Notre projet ne nécessite pas de grands investissements en matériel. Il s’agit avant tout d’une aventure intellectuelle et humaine. Nous entendons rassembler autour de notre objectif une équipe de chercheurs. En plus des quatre «principal investigators», notre projet inclut trois membres associés : David Alfaya de l’Université Pontificale de Comillas à Madrid, mathématicien spécialiste de l’apprentissage machine, Benoît Crabbé du Laboratoire de Linguistique Formelle de l’Université Paris Cité, spécialiste de traitement automatique des langues, et Daniela Petrișan de l’Institut de Recherche en Informatique Fondamentale de l’Université Paris Cité, spécialiste des sémantiques probabilistes.
Nous avons également prévu de financer douze thèses de doctorat, vingt-quatre années de séjours post-doctoraux, et le recrutement de deux ingénieurs. Nous prévoyons aussi de fédérer une communauté scientifique autour de notre thème de recherche par l’organisation de conférences, y compris des conférences thématiques résidentielles dans l’esprit des trimestres thématiques de l’Institut Henri Poincaré.
Quel est le point de départ de l’idée de déposer un projet à l’appel à projet ERC Synergy ?
À l’origine du projet, il y a une réflexion au sein de l’équipe-projet Inria Pi.r2 sur la formalisation des mathématiques, le développement des assistants à la démonstration, les fondements logiques des mathématiques. Très vite, cette discussion a débouché sur une question centrale d’apparence élémentaire : «Qu’est-ce qu’une démonstration mathématique ?». Il y a plusieurs réponses possibles à cette question. On pourrait soutenir la thèse radicalement formelle selon laquelle une démonstration est un terme d’un certain type au sein du calcul des constructions (la théorie des types à la base d’assistants à la démonstration tels que Coq et Lean).
On peut adopter un point de vue plus sémantique consistant à dire qu’une démonstration est un objet mathématique permettant d’interpréter un tel terme. On peut également apporter la réponse pragmatique qu’une démonstration est un texte réputé comme tel apparaissant dans un livre de mathématiques ou dans un article scientifique. On peut même défendre le point de vue psychologique et sociétal qui définirait une démonstration comme étant une représentation mentale communicable, reconnue et validée comme telle par la communauté des mathématiciens. On s’aperçoit alors que toutes ces réponses ne sont que les facettes d’une même réalité et que la question fondamentale est celle de la nature profonde d’une démonstration. Cette réflexion déboucha tout naturellement sur l’idée de combiner des expertises en informatique théorique, en théorie de la démonstration, en développement logiciel, en linguistique formelle, et en mathématiques.

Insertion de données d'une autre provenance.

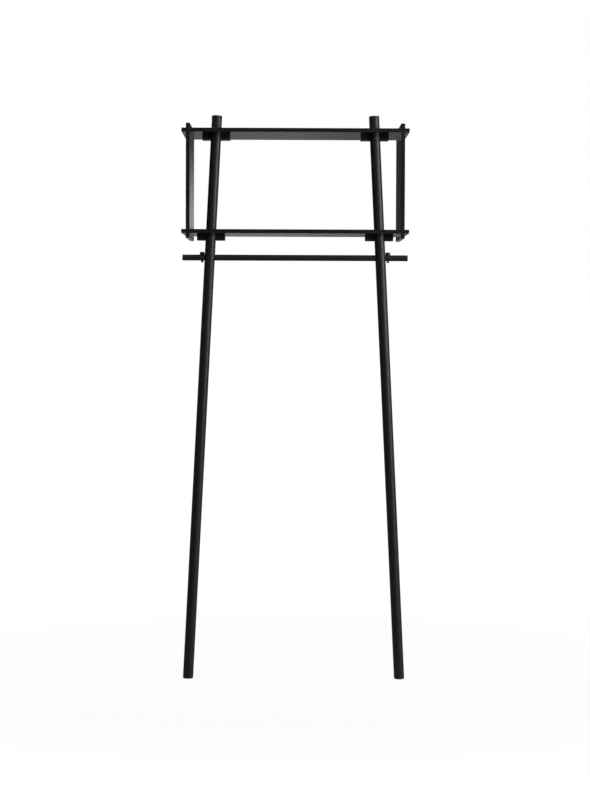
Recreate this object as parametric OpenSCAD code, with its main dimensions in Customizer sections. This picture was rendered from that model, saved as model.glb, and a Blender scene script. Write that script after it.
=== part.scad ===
// Kimono stand. Two splayed poles carry a slim open box of lap-jointed boards near
// their tops and a hanging rod right under it. The rear edges of the box rest on a wall.
// Millimetres, Z up. X runs along the shelves and +Y points at the wall.
// The origin lies on the floor, in the middle of the footprint.

/* [Box] */
// Length of both shelves
shelf_w = 684; // [560:1:900]
// Depth of the shelves and side panels, front to wall
box_d = 320; // [220:1:400]
// Thickness of every board
board_t = 12; // [9:0.5:18]
// Height of the bottom shelf's top face above the floor
shelf_h = 1350; // [1200:1:1500]
// Distance from one shelf to the other, top face to top face
shelf_pitch = 303; // [200:1:360]
// How far a shelf end sticks out past the side panel
shelf_over = 13.5; // [8:0.5:30]
// How far a side panel sticks out past the shelf's face
panel_over = 14.5; // [8:0.5:30]
// Bevel along the edges of the boards
board_bevel = 0.8; // [0.3:0.1:2]
// Play on each side of a board in its lap slot
lap_fit = 0.1; // [0.05:0.05:0.5]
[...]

Au fil des discussions, le projet s’est étoffé sur le plan applicatif, en intégrant l’idée d’utiliser des techniques d’apprentissage machine et de traitement automatique de la langue pour développer une nouvelle génération d’assistants à la démonstration qui seraient pilotés par la langue naturelle tout en restant ancrés dans des fondations mathématiques solides.
Y a-t-il des enjeux hors scientifiques dans ce projet, tels que des enjeux sociétaux par exemple ?
À moyen terme, notre projet devrait déboucher sur des applications à l’enseignement. Il devrait aussi offrir aux chercheurs une plus grande facilité dans la publication de résultats scientifiques dont la correction mathématique serait formellement certifiée. À plus long terme, les suites de notre projet pourraient permettre à tout un chacun d’accéder au domaine des «mathématiques assistées par ordinateur».
Il y a encore une quarantaine d’années, lorsque l’on entreprenait des études d’ingénieur, de technicien, de designer ou d’architecte, on passait une grande partie de son temps à ce qu’il était convenu d’appeler le dessin technique. Depuis, la conception assistée par ordinateur a quasiment relégué le papier calque, l’encre de chine, les plumes et les tables de dessin au rang d’antiquités. L’objectif que nous poursuivons, une fois atteint, pourrait donner lieu à une révolution similaire dans la pratique des mathématiques.